Do you feel you have been pointed out too much as a “bad boy”?

In January, I had my fair part of guilt… And I totally take my responsibility for it. When things are justified, I accept being criticized. I fully accept the consequences for things I’ve done or said, because I know I was the one who started it. On the other hand, when it is unjustified or misunderstood, it bothers me much more because I look like someone haughty and selfish, and I don’t think I’m like that. Some things have unfortunately been created and developed on misunderstandings. That’s what bothered me the most, to be honest. This was hard to accept. Unfortunately, I’m not going to change everyone’s opinion and I can’t answer everyone either.

What’s your reaction when you find yourself mentioned in controversies in the press, on social networks?

When things are baseless, it sucks, especially when it comes to Thibaut.

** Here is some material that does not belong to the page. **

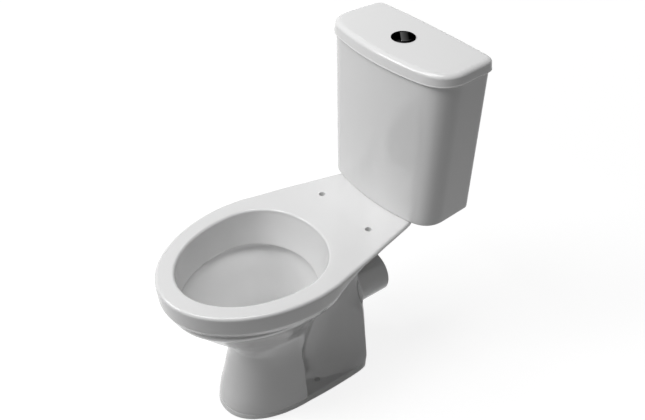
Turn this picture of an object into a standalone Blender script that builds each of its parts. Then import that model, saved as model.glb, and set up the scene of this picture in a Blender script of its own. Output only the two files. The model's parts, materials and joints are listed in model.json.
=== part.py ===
"""Close-coupled toilet: a floor-standing china pan with a horizontal outlet, a cistern with a
lift-off lid and a two-part push button, and the flush valve, fill valve and fixings inside.

The frame is metres with +Z up. X runs across the toilet, the front of the bowl points to -Y and
the origin lies on the floor, in the middle of the whole part.
"""

import math

import bmesh
import bpy
import numpy as np
from mathutils import Matrix

# Overall sizes
overall_depth = 0.670
pan_height = 0.400
clearance = 0.0003
merge_distance = 0.00001
cut_overrun = 0.010

# Pan: the flat rim and the deck behind it
pan_half_width = 0.1765
deck_end_setback = 0.021
rim_widest_share = 0.384
rim_side_shares = (
    (0.445, 0.956), (0.500, 0.856), (0.565, 0.742), (0.625, 0.632), (0.690, 0.496),
    (0.757, 0.366), (0.820, 0.228), (0.845, 0.115), (0.870, 0.022), (0.900, 0.0),
)
deck_end_corner = 0.014
rim_edge_radius = 0.006
rim_side_depth = 0.040
rim_roll_depth = 0.050
rim_depth = 0.057
rim_side_inset = 0.002
rim_roll_inset = 0.006
rim_crease_inset = 0.009
deck_side_depth = 0.0065
deck_roll_depth = 0.010
deck_depth = 0.020
deck_side_inset = 0.0008
deck_roll_inset = 0.007
deck_under_inset = 0.024
deck_end_under_inset = 0.006
deck_thins_from_share = 0.37
deck_thins_to_share = 0.60
deck_end_from_share = 0.83

# Pan: the bowl's mouth, the inner wall and its lip
rim_side_width = 0.0405
mouth_front = 0.040
mouth_widest_share = 0.3555
mouth_rear_share = 0.5539
mouth_edge_radius = 0.005
wall_depth = 0.082
lip_side_draw = 0.0085
lip_front_draw = 0.0035
lip_widest_draw = 0.012
lip_rear_draw = 0.022

# Pan: the outside below the rim. Each level is a share of the pan's height above the floor, then
# the nose's front, the widest place and the half width there, and the half width at each station
# along the leg, as shares of the deck's length and of the pan's half width.
leg_station_shares = (0.425, 0.460, 0.500, 0.550, 0.595, 0.640, 0.676, 0.692)
leg_end_share = 0.698
nose_power = 2.15
outside_level_shares = (
    (0.0000, 0.172, 0.42, 0.540, (0.540, 0.545, 0.550, 0.553, 0.553, 0.545, 0.517, 0.416)),
    (0.0125, 0.165, 0.42, 0.560, (0.562, 0.568, 0.574, 0.576, 0.574, 0.568, 0.542, 0.442)),
    (0.0480, 0.170, 0.41, 0.548, (0.550, 0.556, 0.560, 0.562, 0.560, 0.556, 0.545, 0.445)),
    (0.0520, 0.169, 0.41, 0.549, (0.343, 0.309, 0.394, 0.455, 0.512, 0.550, 0.548, 0.448)),
    (0.1000, 0.175, 0.41, 0.550, (0.326, 0.280, 0.326, 0.395, 0.478, 0.541, 0.554, 0.456)),
    (0.1750, 0.191, 0.407, 0.536, (0.314, 0.269, 0.280, 0.325, 0.410, 0.491, 0.534, 0.448)),
    (0.2650, 0.207, 0.407, 0.518, (0.345, 0.268, 0.266, 0.290, 0.355, 0.446, 0.505, 0.432)),
    (0.3500, 0.219, 0.404, 0.490, (0.400, 0.278, 0.266, 0.277, 0.325, 0.408, 0.476, 0.413)),
    (0.4250, 0.221, 0.397, 0.479, (0.440, 0.310, 0.270, 0.272, 0.303, 0.378, 0.438, 0.382)),
    (0.5000, 0.198, 0.388, 0.491, (0.465, 0.365, 0.292, 0.274, 0.292, 0.342, 0.350, 0.305)),
    (0.5870, 0.149, 0.376, 0.549, (0.515, 0.445, 0.345, 0.291, 0.286, 0.302, 0.295, 0.262)),
    (0.6750, 0.101, 0.370, 0.651, (0.606, 0.537, 0.440, 0.349, 0.295, 0.288, 0.276, 0.248)),
    (0.7750, 0.052, 0.370, 0.800, (0.766, 0.709, 0.617, 0.469, 0.345, 0.300, 0.278, 0.250)),
    (0.8575, 0.016, 0.376, 0.940, (0.915, 0.880, 0.806, 0.634, 0.463, 0.338, 0.308, 0.270)),
    (0.9650, 0.033, 0.376, 0.886, (0.857, 0.823, 0.749, 0.577, 0.411, 0.300, 0.265, 0.200)),
)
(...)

Thibaut is someone I have always given everything for. When I got into the team, he was the leader, and he taught me everything about cycling. He certainly still has things to teach me. When I see press titles, videos, where they oppose us, I’m really mad. I consider Thibaut a friend first and foremost, I love him. I have always given everything for him, and I know that he also can give everything for me. Honestly, it makes me angry when I read this. People see me like that while it is unfounded. It really surprised me that people could believe that I didn’t want him. If we didn’t get along, I don’t know if we could have given so much for each other. Thibaut is someone I respect a lot. Sometimes, I even do things like him, just because I watched everything he did when he was a leader. Thibaut has such a prize record, so you obviously want to learn from him. I laugh about it, but people sometimes say to me: “it looks like Thibaut”. I answer, “well, that’s not a surprise, I went to the Thibaut Pinot school” (laughs).

“What happens in June doesn’t mean anything for July”

Despite the recent events, does the goal for the Tour remain the same?

Yes, it does. Last year, I was far from my own expectations on the Dauphiné, and I went on to take fourth place on the Tour. I also remember that I managed to be at an excellent level in Paris-Nice and to get a top-5 in the Tour of the Basque Country despite average feelings. And then, I really only have the Tour in mind. That’s been on my mind for two months. I just want it to start, to go there, and to be already in the last climb of the first stage to see where I stand. I think what happens in June doesn’t mean anything for July. We are competitors, we always want to improve, so we will go to the Tour de France to compete for the podium. This is the goal I set for myself, and I am ready to give everything I have to achieve it. The team keeps trusting me, Marc has always supported me, and if I don’t believe in it, the riders who’ll ride for me every day won’t believe it either.

The team’s line-up reminds that of last year. Does it relax you, or does it add pressure?

Taking on the role of leader in the Tour de France is obviously a huge responsibility, but we are also lucky to have Thibaut for his last Tour. He just completed a great Giro and will ride with a peace of mind. He has experienced everything on the Tour, and he’ll be a precious ally. Overall, the group has some background. We had some tough days on the Tour last year, we continued to work this year, and I think we also gained experience. This group wants to work together. We can’t wait to ride together and do great things together. I trust each and every one of my teammates, and I am ready to give everything I have to achieve the best Tour possible.